L’enfant nouveau-né peut receler un gigantesque potentiel de génie et de talent, mais il ou elle n’a encore rien fait avec. Alors, qu’y a-t-il à célébrer ? Qui peut savoir si ce potentiel sera développé ? Et, quand bien même le serait-il, qui sait s’il sera mis à profit pour de bonnes et saintes causes ?

Le jour du décès, en revanche, est la culmination de sa mission dans sa vie. C’est le moment où toutes ses actions, accomplies tout au long de sa vie, se cumulent pour exercer pour la première fois leur influence combinée sur ceux qui restent dans le monde des vivants. C’est pourquoi la Hiloula d’un grand personnage est une occasion privilégiée : lorsque nous célébrons son existence, nous le faisons au moment où elle a le plus d’impact sur le monde.

D’autre part, même si nous souhaitions mettre en valeur le potentiel en tant que tel, l’anniversaire ne serait pas non plus le meilleur moment pour célébrer cela. En effet, des semaines et des mois avant que le fœtus n’émerge de la matrice, il possède déjà des mains et des pieds, un cœur qui bat et un esprit qui pense. S’il s’agit de célébrer la création d’un potentiel nouveau, cela devrait se faire avant le moment de la naissance, peut-être au moment de la conception.

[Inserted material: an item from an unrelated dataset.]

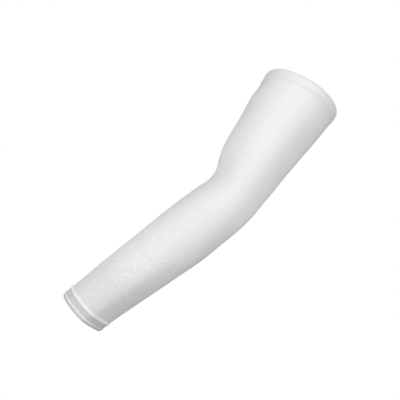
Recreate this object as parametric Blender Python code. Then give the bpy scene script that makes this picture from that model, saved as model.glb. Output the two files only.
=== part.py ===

Si vous envisagez de fêter votre anniversaire, vous allez devoir vous demander : d’accord je suis né, mais que s’est-il passé ?


Albert Einstein est réputé avoir remarqué, « la perception que nous sommes séparés les uns des autres est une illusion d’optique de notre conscience. » Vous vous regardez et vous me regardez et vous voyez deux entités distinctes. Mais la matière n’est pas réellement « solide » ou comprimée dans les corps, c’est un vaste amalgame de points infinitésimaux dont chacun exerce un ensemble de forces et de contre-forces sur les autres.  Un « être humain » ne se définit ni plus ni moins comme une entité en soi qu’un atome de son propre corps, que la planète sur laquelle il réside, ou que l’univers dans son ensemble.

Physiquement, il n’y a pas de division réelle entre votre corps et le mien. Cependant il existe une réalité plus profonde que celle décrite par les lois de la physique. Au cœur de la conception juive de la vie se trouve l’idée que chaque personne, chaque être humain, possède une âme qui est une entité spirituelle distincte et qui est porteuse d’une mission unique dans la vie.

C’est cela qui est venu à l’existence le jour de votre naissance. Non pas votre existence physique, ni votre vitalité, ni votre potentiel spirituel. Le fœtus existe, vit, pense et ressent. Mais il est défini par la loi de la Torah comme « un membre de sa mère ». Ce n’est pas une entité distincte, une chose en soi. La naissance marque le point où votre corps a reçu votre âme et a fusionné avec elle, le moment auquel vous avez atteint votre individualité.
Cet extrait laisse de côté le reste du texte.